Interaksi antara sikap meyejajarkan diri kepada konsumen dan di lain pihak mengangkat mereka ketingkat yang lebih tinggi, tampak dalam pekabaran Injil yang dilakukan oleh Rasul Paulus. Ketika menulis tentang fungsi rasul dan pekabaran injil, ia menyejajarkan diri dengan empat contoh kategori konsumen yaitu, “Bagi orang Yahudi aku menjadi seperti seorang Yahudi… bagi orang-orang yang hidup di bawah hukum Taurat aku menjadi seperti orang yang hidup dibawah hukum Taurat… bagi orang-orang yang tidak hidup di bawah hukum Taurat aku menjadi orang yang tidak hidup di bawah hukum Taurat… bagi orang-orang yang lemah aku menjadi orang yang lemah…” (1Kor. 9:20-22). Paulus menerima orang-orang itu sebagaimana adanya dan ia menempatkan diri sebagai bagian dari diri mereka. Tetapi Paulus tidak berhenti sampai disitu. Serempak ia juga mentransformasi mereka dan mengangkat mereka ke pola hidup yang lebih tinggi, yaitu pola hidup Kristus. Tulis Paulus, “supaya aku sedapat mungkin memenangkan beberapa orang dari antara mereka” (ayat 22)

Gereja menyuguhkan budaya pada umat sepanjang pekan melalui berbagai kegiatan. Gereja menempatkan diri pada tingkat kebutuhan umat, namun gereja tidak boleh berhenti di situ, melainkan serentak harus juga mengangkat umat ke tingkat yang lebih tinggi supaya umat bertumbuh dan berpandangan lebih luas. Kalau tidak demikian gereja itu mandek dan umatnya kerdil.

Produk budaya tidak boleh asal laku, melainkan juga perlu bermutu, memicu pertumbuhan dan menghasilkan pembaruan.

Apa gereja kita bertumbuh? Ya, tapi agaknya hanya dalam arti jumlah alis bertambah. Sepuluh tahun lalu gedung gereja kecil, tetapi sekarang gedungnya bertambah megah dan besar. Lapangan parkirnya tambah penuh mobil. Ruang ibadahnya tambah luber. Sistem suaranya tambah nyaring. Musiknya tambah bising. Kantong persembahannya tambah banyak. Pendetanya tambah gemuk.
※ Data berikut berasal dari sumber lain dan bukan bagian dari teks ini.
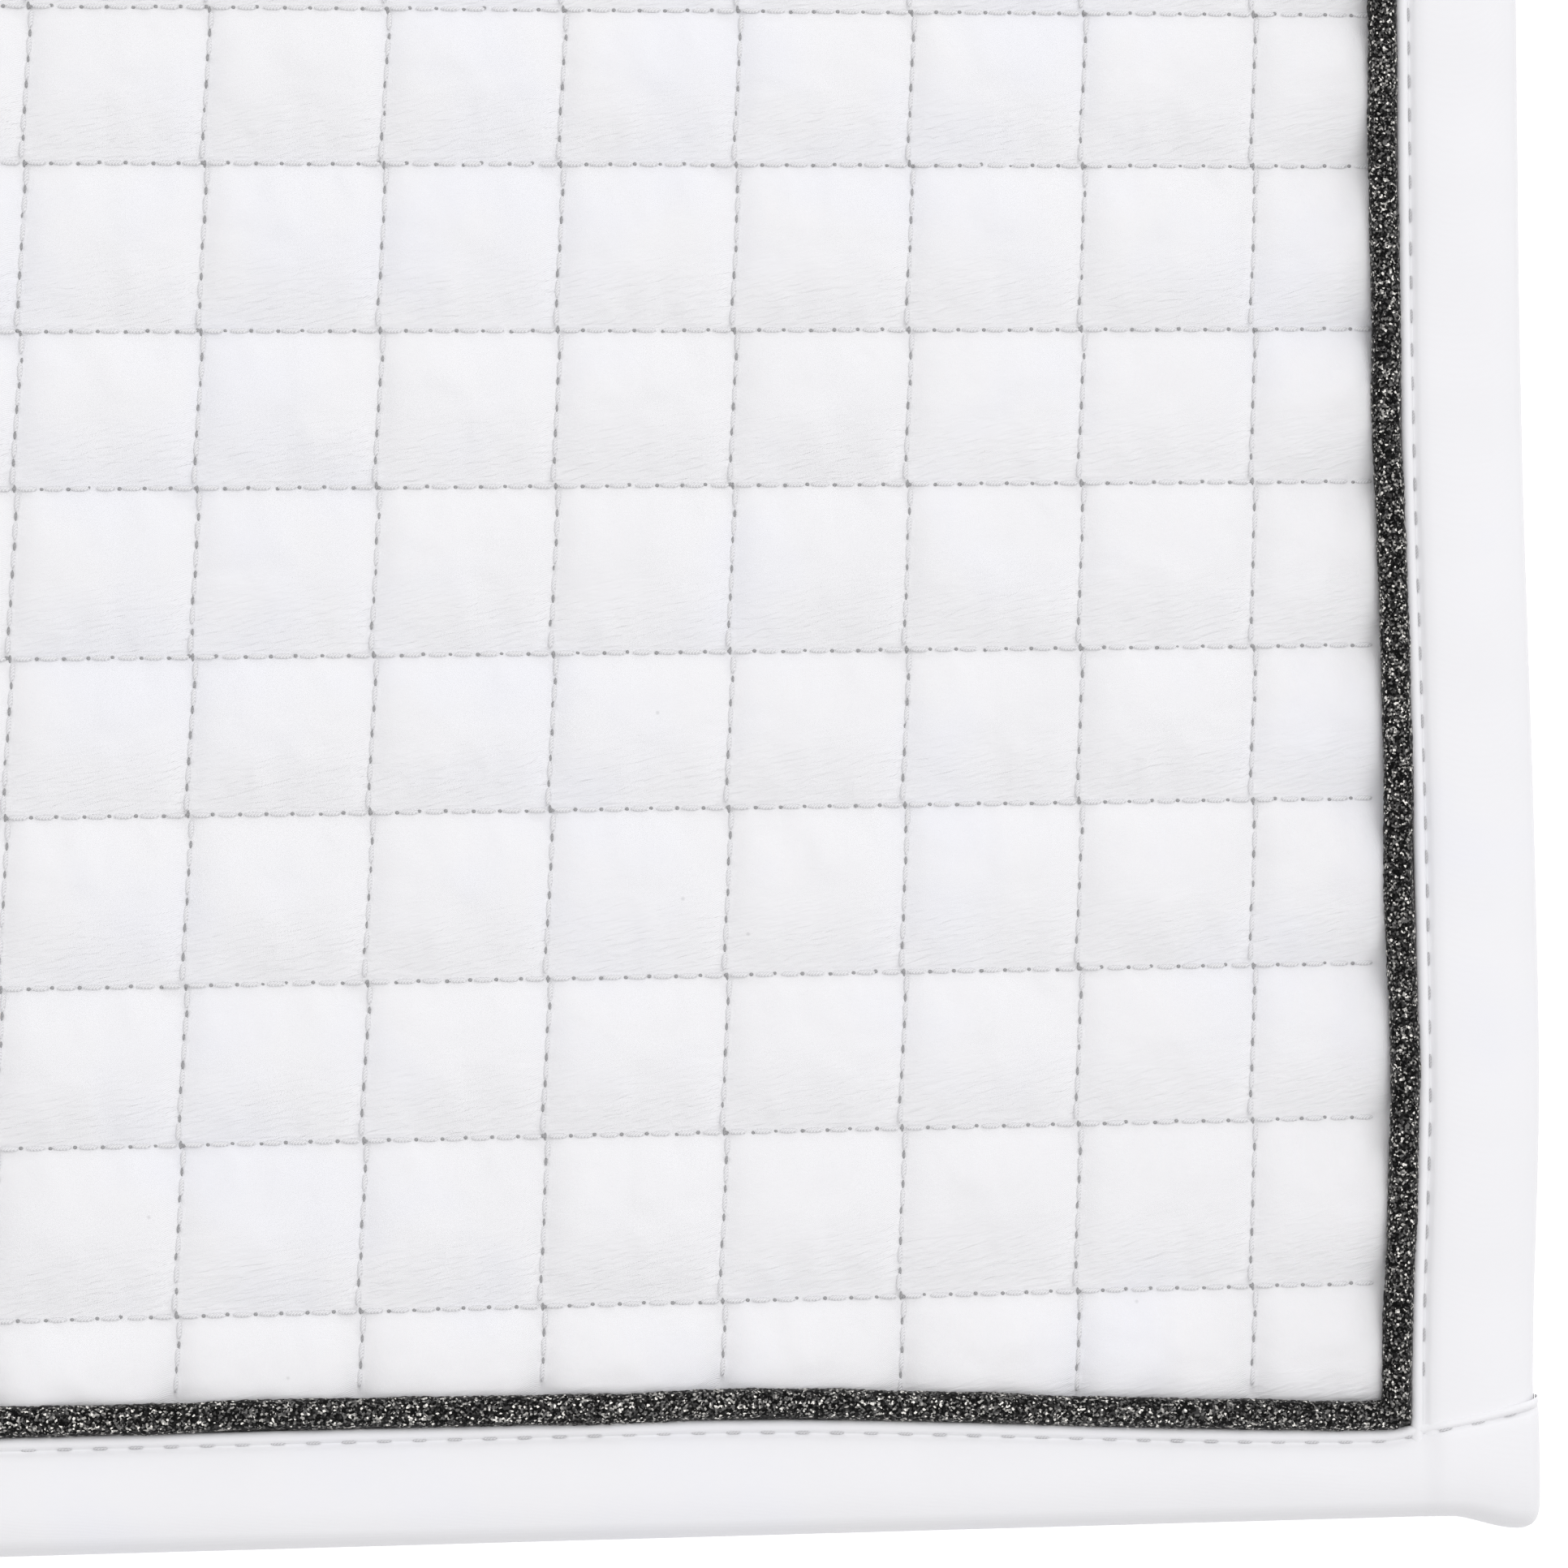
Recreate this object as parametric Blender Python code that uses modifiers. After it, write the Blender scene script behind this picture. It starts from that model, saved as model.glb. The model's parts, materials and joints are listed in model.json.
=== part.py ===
"""Quilted dressage saddle pad, standing as a tent on the lower edges of its two flaps.

X runs along the spine towards the horse's tail, the near (left) flap is on the -Y side, the off
(right) flap is on the +Y side, and the lower edges stand on Z = 0. A flap is drawn in its own
flat frame: x along the spine, v down the flap from the fold line, and w out from the plane on
which the two flaps fold together.
"""
import math

import bmesh
import bpy
from mathutils import Vector

# Outline of one flap (metres)
SPINE_LENGTH = 0.600
BOTTOM_LENGTH = 0.655
DROP = 0.540
REAR_X = BOTTOM_LENGTH / 2
SPINE_FRONT_X = REAR_X - SPINE_LENGTH
BOTTOM_FRONT_X = REAR_X - BOTTOM_LENGTH
FRONT_BULGE_X = SPINE_FRONT_X - 0.050
FRONT_BULGE_V = 0.38 * DROP
HALF_ANGLE = math.radians(24.0)

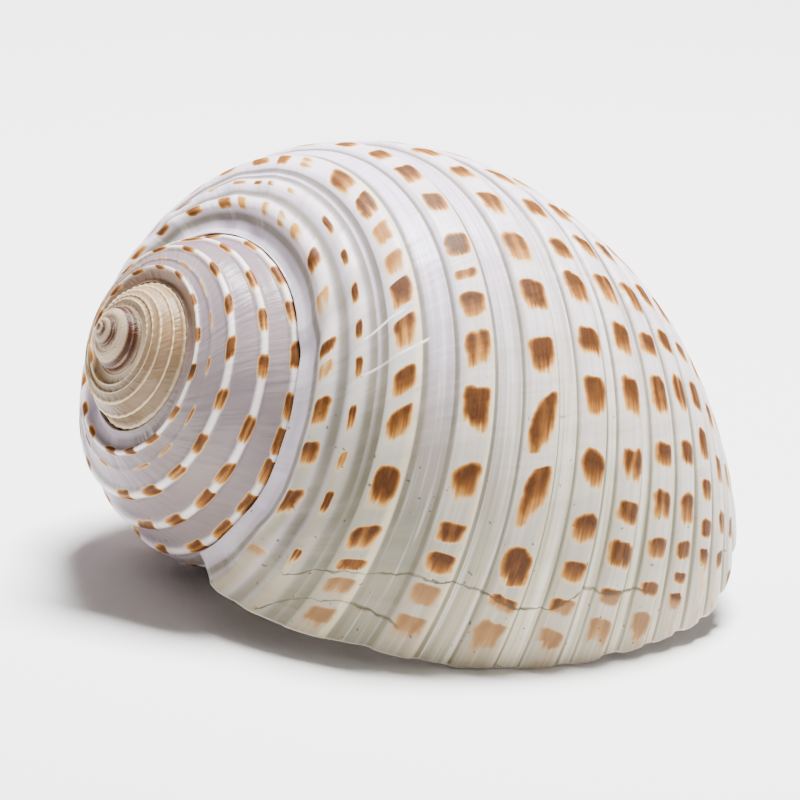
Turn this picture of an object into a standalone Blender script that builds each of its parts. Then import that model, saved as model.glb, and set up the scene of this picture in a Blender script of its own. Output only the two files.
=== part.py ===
"""Spotted tun shell: one thin spiral shell, lying on its lip and its belly.

Shell frame, in millimetres: the tip of the spire is at the origin and the coiling
axis runs down -Z to the front end. Over one turn back from the lip every spiral
line shrinks by GROWTH, so one half section, drawn at full size, gives the whole
shell when it is turned about the axis and scaled.

Surface grid: a row is a spiral line that starts at the lip and runs back to the
tip. A column is a former lip, so it is slanted as the growth lines are.
"""
import math

import bmesh
import bpy
import numpy as np
from mathutils import Euler, Matrix, Vector

GROWTH = 2.16                 # size ratio from one turn to the next
COLUMNS_PER_TURN = 36
SPIRE_COLUMNS = 150           # from the lip to the dome of the tip
HOLLOW_COLUMNS = 22           # from the lip to the closed end of the hollow
PLAIN_SPIRE_COLUMN = 66       # the spire's small whorls have fewer rows from here on
TIP_SINK = 1.9                # the first whorls lie this much lower than a pure spiral
SINK_TURNS = (1.8, 3.3)       # turns back from the lip where that begins and is complete

# Crowns of the spiral ribs in the half section: radius, depth below the tip, width.
RIBS = [
    (28.7, 23.5, 2.4),
    (33.0, 26.3, 1.4),
    (38.4, 30.7, 4.2),
    (44.1, 40.0, 4.6),
    (47.4, 50.0, 4.6),
    (48.7, 58.8, 4.0),
    (48.4, 66.3, 3.8),
    (47.0, 73.5, 3.4),
    (45.3, 79.4, 3.0),
    (43.4, 84.6, 2.8),
    (40.9, 89.3, 2.6),
    (37.8, 93.5, 2.6),
    (34.3, 97.3, 2.6),
    (30.5, 100.7, 2.6),
]
RIB_HEIGHT = 0.6
RIB_FLANK = 0.9               # width of each sloping side of a rib
LAST_BARE_RIB = 4             # the next whorl is welded on just past this rib

SUTURE_EDGE = (23.2, 23.1)    # upper edge of a whorl, a little proud of the one before
SHELF = 2.0                   # a row on the smooth shelf, this far from that edge
FRONT = [(25.8, 103.8), (20.8, 105.8), (15.8, 106.2), (11.0, 103.8)]
FUNNEL = [(7.6, 97.0), (5.6, 84.0), (5.0, 66.0)]

LIP_WALL = 1.7                # wall of the outer lip, at full size
FRONT_WALL = 3.4
PILLAR_WALL = 4.6             # wall of the pillar around the axis
HOLLOW_END_TURN = 0.04        # the hollow's end comes to a blunt point this far on
TIP_DOME = 0.6                # height of the dome on the tip
MILLIMETRE = 0.001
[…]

Akan tetapi wawasan gerejanya tidak bertambah luas. Padahal produk budaya gereja seharusnya membuat umat bertambah menjadi semakin dewasa sehingga bisa menghargai keutuhan ciptaan, semua makhluk, semua bangsa dan semua agama.
Kenyataannya berbeda. Boro-boro menghargai semua bangsa dan semua agama, gereja yang cuma beda seratus meter tidak kita akui. Kita bilang gereja itu tidak berdasarkan Alkitab. Kita bilang ajarannya sesat.

Mana pertumbuhan wawasan kita? Dulu kita berpikir sempit. Nanti mungkin semakin sempit. Padahal seharusnya produk budaya yang disuguhkan oleh gereja tiap minggu mengangkat kita ke taraf pikir yang lebih luas, ke kualitas hidup yang lebih luhur dan perilaku yang lebih mulia.

Budaya yang disuguhkan oleh banyak komunitas memang cuma berputar di situ-situ juga. Kita tidak bertumbuh. Coba lihat ribuan pemuda yang disuguhi musik dangdut di lapangan itu. Mereka bergoyang, bersorak, bertepuk tangan, menyanyi dan menari. Apakah suguhan budaya itu berguna? Tentu! Mereka bergembira dan melupakan segala stres hidup mereka. Namun berguna cuma sesaat. Cuma pelarian mencari kepuasan. Tiap minggu mereka bergoyang di situ, namun mereka tidak tumbuh.